-- INFORMATION SUPPLIED --
--- Begin ---
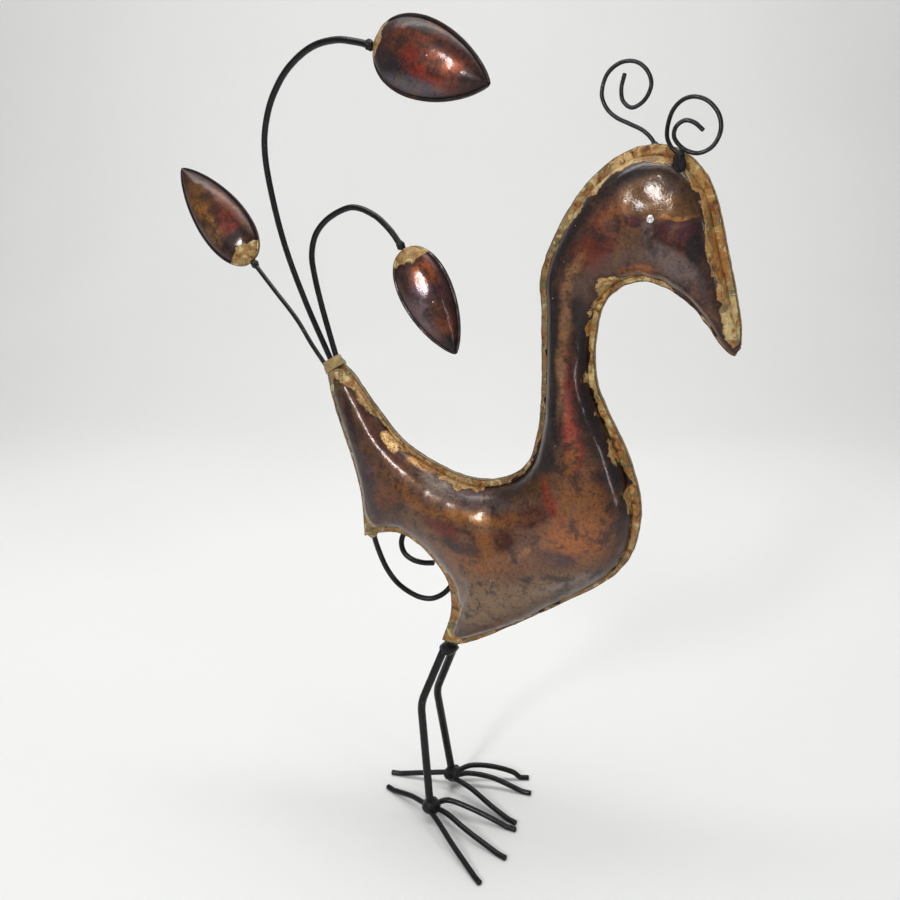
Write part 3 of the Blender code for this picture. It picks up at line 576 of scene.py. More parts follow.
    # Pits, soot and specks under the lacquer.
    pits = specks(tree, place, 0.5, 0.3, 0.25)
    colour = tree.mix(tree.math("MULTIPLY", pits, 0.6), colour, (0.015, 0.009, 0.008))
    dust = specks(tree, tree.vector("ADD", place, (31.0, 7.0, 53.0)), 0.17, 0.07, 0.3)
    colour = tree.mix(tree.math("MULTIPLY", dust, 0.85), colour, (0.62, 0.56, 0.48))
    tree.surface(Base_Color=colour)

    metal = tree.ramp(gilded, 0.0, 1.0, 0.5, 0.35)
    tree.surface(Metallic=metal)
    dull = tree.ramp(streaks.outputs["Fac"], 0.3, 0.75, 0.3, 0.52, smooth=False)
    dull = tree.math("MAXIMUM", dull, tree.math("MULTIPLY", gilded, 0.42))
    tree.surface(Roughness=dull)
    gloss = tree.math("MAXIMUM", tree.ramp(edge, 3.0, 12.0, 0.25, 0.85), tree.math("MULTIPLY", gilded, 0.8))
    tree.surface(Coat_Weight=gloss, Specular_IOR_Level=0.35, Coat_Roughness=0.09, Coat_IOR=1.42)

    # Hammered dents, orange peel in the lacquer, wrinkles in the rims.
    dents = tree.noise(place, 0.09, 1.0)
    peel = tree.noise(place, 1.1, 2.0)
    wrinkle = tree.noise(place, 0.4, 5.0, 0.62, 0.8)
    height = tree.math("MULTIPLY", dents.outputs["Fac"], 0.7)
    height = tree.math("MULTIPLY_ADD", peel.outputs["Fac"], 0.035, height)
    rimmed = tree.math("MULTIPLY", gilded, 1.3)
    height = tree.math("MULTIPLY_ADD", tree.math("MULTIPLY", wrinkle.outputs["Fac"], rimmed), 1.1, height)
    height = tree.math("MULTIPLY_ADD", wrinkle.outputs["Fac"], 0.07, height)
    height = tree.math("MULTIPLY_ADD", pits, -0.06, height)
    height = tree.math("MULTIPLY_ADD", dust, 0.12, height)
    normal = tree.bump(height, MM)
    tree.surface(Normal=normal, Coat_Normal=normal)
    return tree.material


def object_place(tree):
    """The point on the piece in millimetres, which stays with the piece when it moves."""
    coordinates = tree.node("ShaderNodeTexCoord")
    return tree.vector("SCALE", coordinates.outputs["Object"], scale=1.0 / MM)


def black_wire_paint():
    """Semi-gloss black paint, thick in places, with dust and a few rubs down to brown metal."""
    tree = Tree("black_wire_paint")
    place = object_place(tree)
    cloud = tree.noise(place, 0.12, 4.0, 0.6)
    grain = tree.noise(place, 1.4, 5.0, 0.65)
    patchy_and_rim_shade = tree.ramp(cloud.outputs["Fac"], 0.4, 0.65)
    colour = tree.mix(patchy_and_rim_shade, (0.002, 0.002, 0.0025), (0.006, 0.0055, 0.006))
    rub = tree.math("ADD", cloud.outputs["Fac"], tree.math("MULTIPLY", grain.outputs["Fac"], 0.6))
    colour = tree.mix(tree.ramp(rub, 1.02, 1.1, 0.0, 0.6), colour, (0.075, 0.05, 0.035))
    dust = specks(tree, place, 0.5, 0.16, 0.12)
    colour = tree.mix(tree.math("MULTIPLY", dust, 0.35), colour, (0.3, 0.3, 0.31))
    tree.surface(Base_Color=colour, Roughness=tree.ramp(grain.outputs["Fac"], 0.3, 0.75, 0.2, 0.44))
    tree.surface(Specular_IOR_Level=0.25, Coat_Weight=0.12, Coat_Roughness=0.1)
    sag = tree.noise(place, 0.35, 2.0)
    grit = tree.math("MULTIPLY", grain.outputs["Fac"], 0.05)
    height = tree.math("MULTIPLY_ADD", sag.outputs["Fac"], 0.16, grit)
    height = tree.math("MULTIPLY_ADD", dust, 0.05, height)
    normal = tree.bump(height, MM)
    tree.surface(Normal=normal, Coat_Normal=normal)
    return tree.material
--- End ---
-- REQUIRED WORK --
Write out the material from the first line to the last, exactly.

-- SOLUTION TO THE PROBLEM --
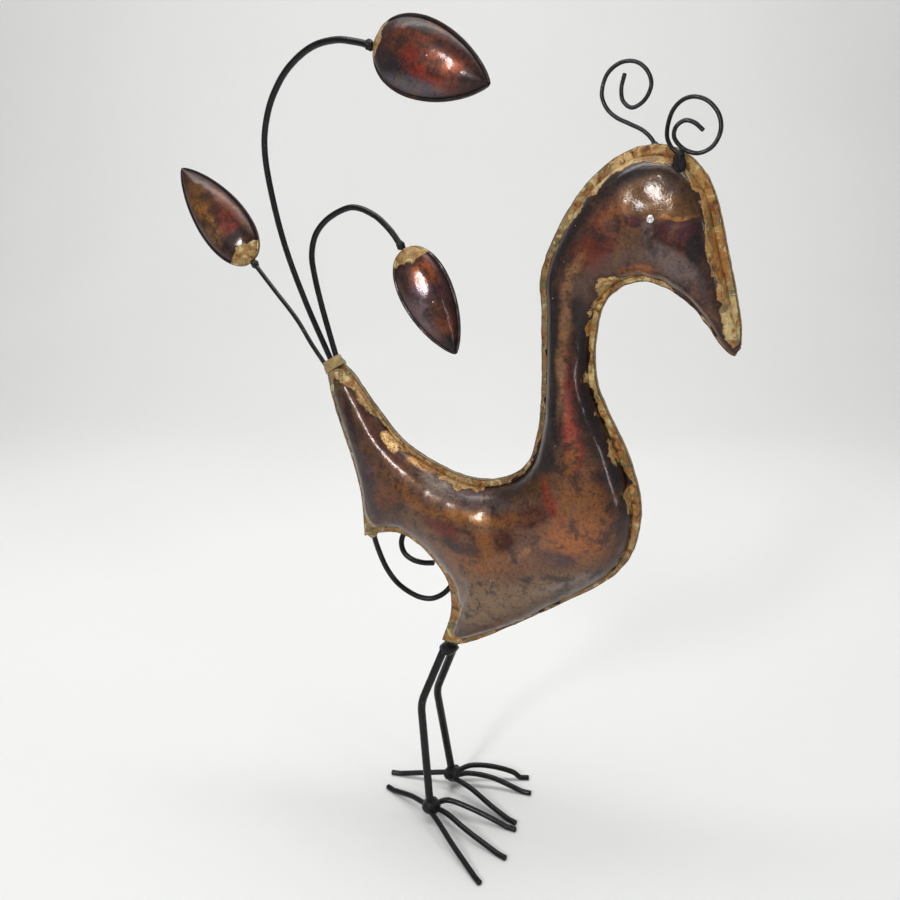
Write part 3 of the Blender code for this picture. It picks up at line 576 of scene.py. More parts follow.
    # Pits, soot and specks under the lacquer.
    pits = specks(tree, place, 0.5, 0.3, 0.25)
    colour = tree.mix(tree.math("MULTIPLY", pits, 0.6), colour, (0.015, 0.009, 0.008))
    dust = specks(tree, tree.vector("ADD", place, (31.0, 7.0, 53.0)), 0.17, 0.07, 0.3)
    colour = tree.mix(tree.math("MULTIPLY", dust, 0.85), colour, (0.62, 0.56, 0.48))
    tree.surface(Base_Color=colour)

    metal = tree.ramp(gilded, 0.0, 1.0, 0.5, 0.35)
    tree.surface(Metallic=metal)
    dull = tree.ramp(streaks.outputs["Fac"], 0.3, 0.75, 0.3, 0.52, smooth=False)
    dull = tree.math("MAXIMUM", dull, tree.math("MULTIPLY", gilded, 0.42))
    tree.surface(Roughness=dull)
    gloss = tree.math("MAXIMUM", tree.ramp(edge, 3.0, 12.0, 0.25, 0.85), tree.math("MULTIPLY", gilded, 0.8))
    tree.surface(Coat_Weight=gloss, Specular_IOR_Level=0.35, Coat_Roughness=0.09, Coat_IOR=1.42)

    # Hammered dents, orange peel in the lacquer, wrinkles in the rims.
    dents = tree.noise(place, 0.09, 1.0)
    peel = tree.noise(place, 1.1, 2.0)
    wrinkle = tree.noise(place, 0.4, 5.0, 0.62, 0.8)
    height = tree.math("MULTIPLY", dents.outputs["Fac"], 0.7)
    height = tree.math("MULTIPLY_ADD", peel.outputs["Fac"], 0.035, height)
    rimmed = tree.math("MULTIPLY", gilded, 1.3)
    height = tree.math("MULTIPLY_ADD", tree.math("MULTIPLY", wrinkle.outputs["Fac"], rimmed), 1.1, height)
    height = tree.math("MULTIPLY_ADD", wrinkle.outputs["Fac"], 0.07, height)
    height = tree.math("MULTIPLY_ADD", pits, -0.06, height)
    height = tree.math("MULTIPLY_ADD", dust, 0.12, height)
    normal = tree.bump(height, MM)
    tree.surface(Normal=normal, Coat_Normal=normal)
    return tree.material


def object_place(tree):
    """The point on the piece in millimetres, which stays with the piece when it moves."""
    coordinates = tree.node("ShaderNodeTexCoord")
    return tree.vector("SCALE", coordinates.outputs["Object"], scale=1.0 / MM)


def black_wire_paint():
    """Semi-gloss black paint, thick in places, with dust and a few rubs down to brown metal."""
    tree = Tree("black_wire_paint")
    place = object_place(tree)
    cloud = tree.noise(place, 0.12, 4.0, 0.6)
    grain = tree.noise(place, 1.4, 5.0, 0.65)
    patchy_and_rim_shade = tree.ramp(cloud.outputs["Fac"], 0.4, 0.65)
    colour = tree.mix(patchy_and_rim_shade, (0.002, 0.002, 0.0025), (0.006, 0.0055, 0.006))
    rub = tree.math("ADD", cloud.outputs["Fac"], tree.math("MULTIPLY", grain.outputs["Fac"], 0.6))
    colour = tree.mix(tree.ramp(rub, 1.02, 1.1, 0.0, 0.6), colour, (0.075, 0.05, 0.035))
    dust = specks(tree, place, 0.5, 0.16, 0.12)
    colour = tree.mix(tree.math("MULTIPLY", dust, 0.35), colour, (0.3, 0.3, 0.31))
    tree.surface(Base_Color=colour, Roughness=tree.ramp(grain.outputs["Fac"], 0.3, 0.75, 0.2, 0.44))
    tree.surface(Specular_IOR_Level=0.25, Coat_Weight=0.12, Coat_Roughness=0.1)
    sag = tree.noise(place, 0.35, 2.0)
    grit = tree.math("MULTIPLY", grain.outputs["Fac"], 0.05)
    height = tree.math("MULTIPLY_ADD", sag.outputs["Fac"], 0.16, grit)
    height = tree.math("MULTIPLY_ADD", dust, 0.05, height)
    normal = tree.bump(height, MM)
    tree.surface(Normal=normal, Coat_Normal=normal)
    return tree.material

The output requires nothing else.